My art expresses, hope for the future – it captures an emotional feeling in an abstract contemporary style that creates freedom from reality and reflects originality with an inconsistent and unpredictable nature.

I explore shape, colour, form, function and composition which allows each person’s own experiences, views and vision to interpret my work in their own highly personal and unique way – “it is not a static image”.
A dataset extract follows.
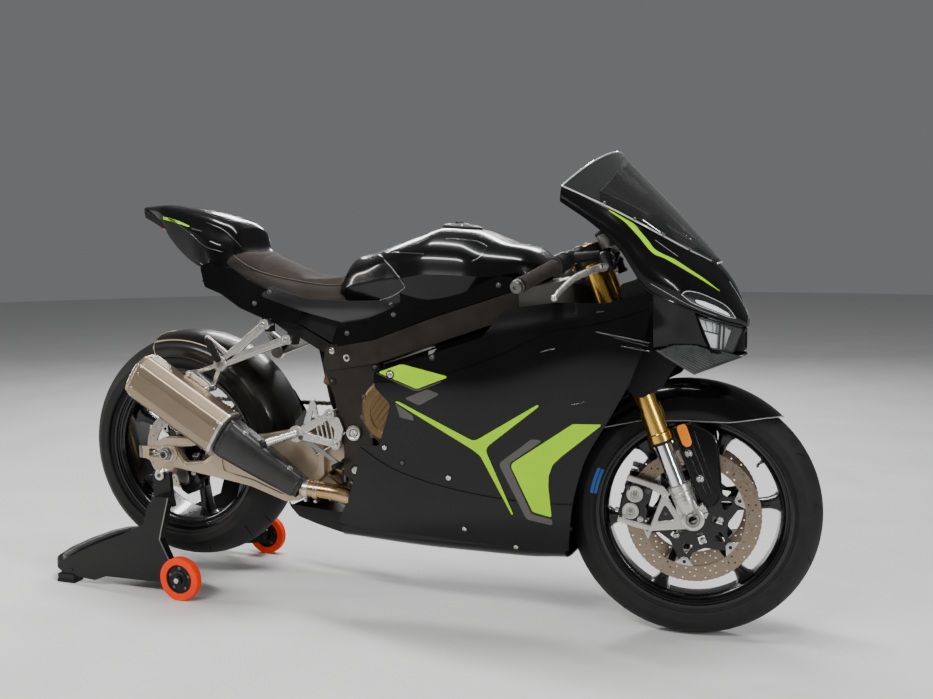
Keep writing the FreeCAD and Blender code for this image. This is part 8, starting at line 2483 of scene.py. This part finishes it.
# ------------------------------------------------------------------ kept nodes: materials and rounded edges
dress("engine_block", ENGINE, bevel=3.0)
dress("main_frame", FRAME, bevel=3.5, angle=28)
dress("subframe", SATIN, bevel=1.6)
dress("paddock_stand", STANDBLK, bevel=2.2, angle=30)
dress("side_stand", STANDBLK, bevel=1.6)
dress("side_stand_bracket", STANDBLK, bevel=1.0)

# frame bolts and engine mounts on the frame plates
fb = []
for s in (-1, 1):
    for (x, z, r) in ((560, 660, 9), (576, 374, 9), (516, 600, 5), (636, 640, 6)):
        fb.append((g_lathe([(0, 159), (r + 6, 159), (r + 6, 160.8), (r + 4.6, 161.8), (0, 161.8)], a3(x, 0, z), YY * s, 32), SATIN))
        fb.append((g_bolt(a3(x, s * 161.4, z), YY * s, r, 4.6, "socket" if r > 6 else "button"), STEEL if r > 6 else DARKSTEEL))
for u, v, y in ((332.5, 351, -161), (359.5, 356.5, -161)):
    p = on_y(u, v, y)
    for s in (-1, 1):
        fb.append((g_bolt(a3(p[0], s * 160.5, p[2]), YY * s, 7.4, 4.4, "socket", washer=10.5), STEEL))
piece("frame_bolts", fb, sharp=34)

# engine fasteners, sump bolts, hoses and their clamps seen behind the fairing's rear edge
ef = []
for s in (-1, 1):
    for (x, z) in ((668, 318), (740, 312), (820, 312), (896, 318), (914, 380), (896, 452), (720, 486), (666, 420)):
        ef.append((g_bolt(a3(x, s * 164.5, z), YY * s, 5.0, 4.0, "socket", washer=7.4), DARKSTEEL))
    for (x, z) in ((770, 560), (820, 640), (900, 700), (940, 640)):
        ef.append((g_bolt(a3(x, s * 117.5, z), YY * s, 5.6, 4.0, "hex", washer=8.0), DARKSTEEL))
hose = crom([a3(1002, -120, 612), a3(972, -124, 604), a3(940, -128, 560), a3(900, -130, 530), a3(860, -126, 512)], 8)
ef.append((g_tube(hose, 13.0, 20), SATIN))
hose = crom([a3(1004, 120, 340), a3(976, 128, 330), a3(948, 132, 352), a3(930, 130, 380)], 8)
ef.append((g_tube(hose, 13.0, 20), SATIN))
for o, d in ((a3(990, -121, 609), a3(1, 0, 0.1)), (a3(880, -128, 520), a3(0.9, 0, 0.4))):
    ef.append((g_lathe([(13, -4), (14.6, -4), (14.6, 4), (13, 4)], o, d, 28, closed=True), STEEL))
piece("engine_fittings", ef, sharp=34)

# ------------------------------------------------------------------ stand wheels: orange tyre on a dark hub
for s, nm in ((-1, "right"), (1, "left")):
    c = a3(83, 0, 58.5)
    ty = [(40, 213.6), (56, 213.0), (58, 214.4), (58.5, 217), (58.5, 231.5), (58, 234), (56, 235.4), (40, 235.2), (38.5, 233), (38.5, 216)]
    wl = [(g_lathe(ty, c, YY * s, 72, closed=True), ORANGE)]
    hub = [(8.1, 213.2), (20, 213.2), (22, 214.6), (22, 218), (36, 219.5), (38, 216), (39.6, 215), (39.6, 234), (38, 233), (36, 229.5), (22, 231), (22, 234), (20, 235.4), (8.1, 235.4)]
    wl.append((g_lathe(hub, c, YY * s, 56, closed=True), STANDBLK))
    for k in range(5):
        a = 2 * math.pi * k / 5 + 0.3
        for yy, sg in ((230.4, 1), (218.4, -1)):
            p = a3(83 + 29.5 * math.cos(a), s * yy, 58.5 + 29.5 * math.sin(a))
            wl.append((g_lathe([(0, -2), (4.4, -2), (4.4, 0.8), (3.6, 1.4), (0, 1.4)], p, YY * s * sg, 14), DARKSTEEL))
    # one moulding mark on the tyre's face shows that it turns
    mk = [rp((83, 0, 58.5), r_, 66 + q_) for r_, q_ in ((43, -3.4), (54, -2.8), (54, 2.8), (43, 3.4))]
    wl.append((g_plate(round_poly(mk, 1.6, 3), *ys(s, 234.4, 236.0), bev=0.5, seg=1), ORANGE))
    piece("stand_roller_" + nm, wl, "stand_wheel_" + nm, rep=("stand_wheel_" + nm,), sharp=34)
sb = []
for s in (-1, 1):
    sb.append((g_bolt(a3(83, s * 242.6, 58.5), YY * s, 8.0, 4.0, "hex"), STEEL))
    # rubber lining where the spool cup meets the plate
    sb.append((g_plate(round_poly([(-18.6, 312.4), (-18.6, 328), (-17.0, 328), (-17.0, 313.8), (1.0, 313.8), (1.0, 328), (2.6, 328), (2.6, 312.4)], 0.5, 1), *ys(s, 156.4, 169.6), bev=0.3, seg=1), ORANGE))
    # rubber shoe under the rear foot
    sb.append((g_prism(round_poly([(-342, 0.2), (-284, 0.2), (-284, 9), (-342, 9)], 2, 2), *ys(s, 168, 208), 1.2), SATIN))
    # pale alloy bead along the plate's front edge: a painted highlight of that edge
    fl_ = [(35.4, 268), (3.6, 152), (31.2, 98.6), (60.6, 93.6), (96, 75)]
    sb.append((g_tube([a3(x + 0.6, s * 203.0, z + 0.2) for x, z in resample(fl_, 6)], 1.7, 8), ALLOYDK))
piece("stand_fittings", sb, sharp=34)


# ------------------------------------------------------------------ covers between tank and frame, seams, inner cowl
cvo = round_poly([(512, 684), (640, 712), (800, 770), (935, 813), (1006, 836), (1006, 862), (940, 872), (860, 866), (790, 866), (726, 858), (706, 836), (708, 798), (602, 750), (560, 742), (530, 738)],
                 [6, 60, 60, 60, 6, 6, 60, 60, 60, 12, 12, 6, 14, 14, 10], 4)
cv = []
for s in (-1, 1):
    yf = lambda x, z: np.interp(x, [500, 640, 800, 935, 1010], [158, 167, 170.5, 165, 154]) - np.clip((z - np.interp(x, [512, 640, 800, 935, 1006], [694, 722, 780, 822, 843])) * 0.07, 0, 8)
    cv.append((shell_panel(cvo, yf, s, 2.6, 11.0), GLOSS))
    for x, z in ((560, 722), (690, 772), (960, 846)):
        cv.append((g_bolt(a3(x, s * float(yf(x, z)), z), YY * s, 4.4, 2.4, "button", washer=6.4), DARKSTEEL))
piece("tank_lower_cover", cv, sharp=34)

SEAMSM = plain("seam_gloss_edge", (0.012, 0.012, 0.012), (0.018, 0.018, 0.018), (0.12, 0.2), scale=40.0, coat=1.0, coat_rough=0.04)
sm_ = []
for line, r in (([(378.5, 253.6), (392, 252.6), (408, 252.8), (424, 253.8)], 1.5), ([(379, 254.5), (390, 266), (399, 278), (405, 287)], 1.3), ([(405, 287.4), (396, 294.5), (380, 300.5), (362, 303.5)], 1.3),
                ([(446, 238.8), (462, 239.4), (478, 242), (487, 246.5)], 1.4), ([(487, 246.5), (481, 256), (471, 262)], 1.3)):
    t_ = px_line(line, TANK_TREE, r, 0.0)
    sm_ += [(t_, SEAMSM), (mirror(t_), SEAMSM)]
piece("tank_seams", sm_, sharp=60)

# tail: two pressed lines along its side
tm = []
for line, r in (([(176, 222), (190, 233), (205, 246), (222, 252)], 1.3), ([(196, 259), (212, 272), (232, 284), (248, 292)], 1.3), ([(206, 222.5), (222, 229), (236, 241), (241, 247)], 1.3)):
    t_ = px_line(line, TAIL_TREE, r, 0.0)
    tm += [(t_, SEAMSM), (mirror(t_), SEAMSM)]
piece("tail_seams", tm, sharp=60)

# inner cowl panels under the nose, ahead of and below the levers' sweep
ixz = round_poly([(1252, 818), (1249, 850), (1288, 862), (1295, 880), (1297, 936), (1308, 903), (1322, 852), (1327, 815)], [6, 10, 8, 10, 3, 20, 10, 6], 4)
ic = []
for s in (-1, 1):
    ic.append((shell_panel(ixz, lambda x, z: 150.0 + 0.02 * (x - 1250), s, 3.0, 10.0), SATIN))
piece("inner_cowl_panels", ic, sharp=34)

# creases of the fairing's upper side
cr = []


def fair_bead(pts, r, off=0.0, n=8):
    c = crom(pts, 8)
    P = []
    for q in c:
        x, z = px_to_fairing(q)
        P.append((x, -(float(W(x, z)[0]) + off), z))
    P = np.array(P)
    P = P[np.r_[True, np.linalg.norm(np.diff(P, axis=0), axis=1) > 0.4]]
    return g_tube(P, r, n)


for line, r in (([(596, 332), (612, 335.5), (632, 339.5), (649, 343)], 1.5), ([(614, 337.5), (632, 342), (648, 346)], 1.2), ([(621, 346), (636, 349), (650, 351.5)], 1.6),
                ([(541, 352), (548, 350), (555, 348.6)], 1.4), ([(572, 404.5), (578, 404), (585, 401.5)], 1.3), ([(596, 312), (604, 311.4)], 1.4)):
    t_ = fair_bead(line, r)
    cr += [(t_, SEAMSM), (mirror(t_), SEAMSM)]
piece("fairing_creases", cr, sharp=60)

# inner duct panels between the fairing's front edge, the cheeks and the fork
dpx = [(634, 288), (652, 288), (668, 300), (668, 352), (678, 362), (661, 389), (641, 398.5), (628, 392), (622, 360)]
dxz = round_poly([on_y(u, v, -150.0)[[0, 2]] for u, v in dpx], [8, 8, 10, 10, 10, 12, 8, 8, 20], 4)
dp_ = []
for s in (-1, 1):
    dp_.append((shell_panel(dxz, lambda x, z: 150.0, s, 2.6, 11.0), SATIN))
piece("duct_side_panels", dp_, sharp=34)

# side panels of the tail, over the rear of the subframe
tpx = [(198, 266), (208, 262), (216, 266), (231, 268), (247, 279), (263, 287), (292, 297), (306, 312), (299, 324), (262, 317), (240, 308), (220, 294), (203, 287)]
txz = [on_y(u, v, -130.0)[[0, 2]] for u, v in tpx]
txz = round_poly(txz, [10, 8, 20, 10, 20, 20, 10, 14, 14, 20, 20, 20, 10], 4)
ts_ = []
for s in (-1, 1):
    yf = lambda x, z: np.interp(x, [60, 130, 211, 300, 420], [120, 123, 129, 138.5, 144])
    ts_.append((shell_panel(txz, yf, s, 2.6, 10.0), GLOSS))
    q = on_y(256, 303, -130.0)
    ts_.append((g_bolt(a3(q[0], s * float(yf(q[0], q[2])), q[2]), YY * s, 4.6, 2.4, "button", washer=6.6), DARKSTEEL))
piece("tail_side_panels", ts_, sharp=34)

# pale beads along the nose's edges: painted highlights of its edges
nl = []
for line, r in (([(650.5, 283.5), (668, 293.5), (686, 303.5), (702, 310.5), (717, 316)], 0.9), ([(655, 240), (666, 248), (678, 256.5)], 0.8), ([(729.5, 281.5), (738, 295), (746.5, 311), (748.8, 318)], 0.9)):
    t_ = px_line(line, COWL_TREE, r, 0.2)
    nl += [(t_, EDGE_HIGHLIGHT_LINE), (mirror(t_), EDGE_HIGHLIGHT_LINE)]
piece("nose_edge_highlights", nl, sharp=60)

# splash guard between the rear tyre and the shock
gp_ = crom([(424, 716), (440, 650), (452, 590), (464, 536), (480, 492)], 6)
rows = []
for x, z in gp_:
    rows.append([(x + 7.0 * (abs(y) / 84.0) ** 3, y, z) for y in np.linspace(-84, 84, 25)])
sg = [(clean(*g_skin(rows, 3.0)), SATIN)]
for y in (-56, -28, 0, 28, 56):
    sg.append((g_tube([(x - 2.0, y, z) for x, z in gp_[3:-3]], 2.4, 8), SATIN))
for y in (-70, 70):
    sg.append((g_bolt(a3(427, y, 703), a3(-1, 0, 0.2), 5.0, 3.0, "button", washer=8.0), DARKSTEEL))
piece("splash_guard", sg, sharp=36)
Digital Geometric Abstract Artist
Original Contemporary, Geometric Abstract Art
Digital Fine Art + Wallpaper Murals

Yanis
creative artist

Lambrini Niaros

I’m a resin and multimedia artist. I draw my inspiration from my environment and am constantly inspired by Mother Nature. I explore the concept of the ocean through organic movement and fluidity. My work reveals an intuitive approach with fluid compositions, particularly suggestive of ocean-like forms that explore the interactions between the shallow and the deep. My layered works convey the ambiguity and complexity of my local environment.

Creating artwork has allowed me to explore dynamic colours, organic movement and and fluidity.

Stephen Caldis

I am a plein aire landscape painter and also painter of Hellenic themes of a historical nature or of pure Hellenic ethos.

My Hellenic works are passionate, original and nationalist, with a strong appeal to many born in Greece as well as first generation Greek Australians.

My work has been hung in NSW Parliament House, The Greek Embassy Canberra.

I have twice exhibited in The Blake Art Prize and once in the NSW Plein Aire Art Prize.

In 2009 and 2011, I was awarded the Hunters Hill Council Art Prize NSW and also received several minor art awards.

I plan to exhibit a selection of my work (‘Zembekiko’, ‘Limnos 1915’ and ‘Sunset of the Hellenes’) in Greece.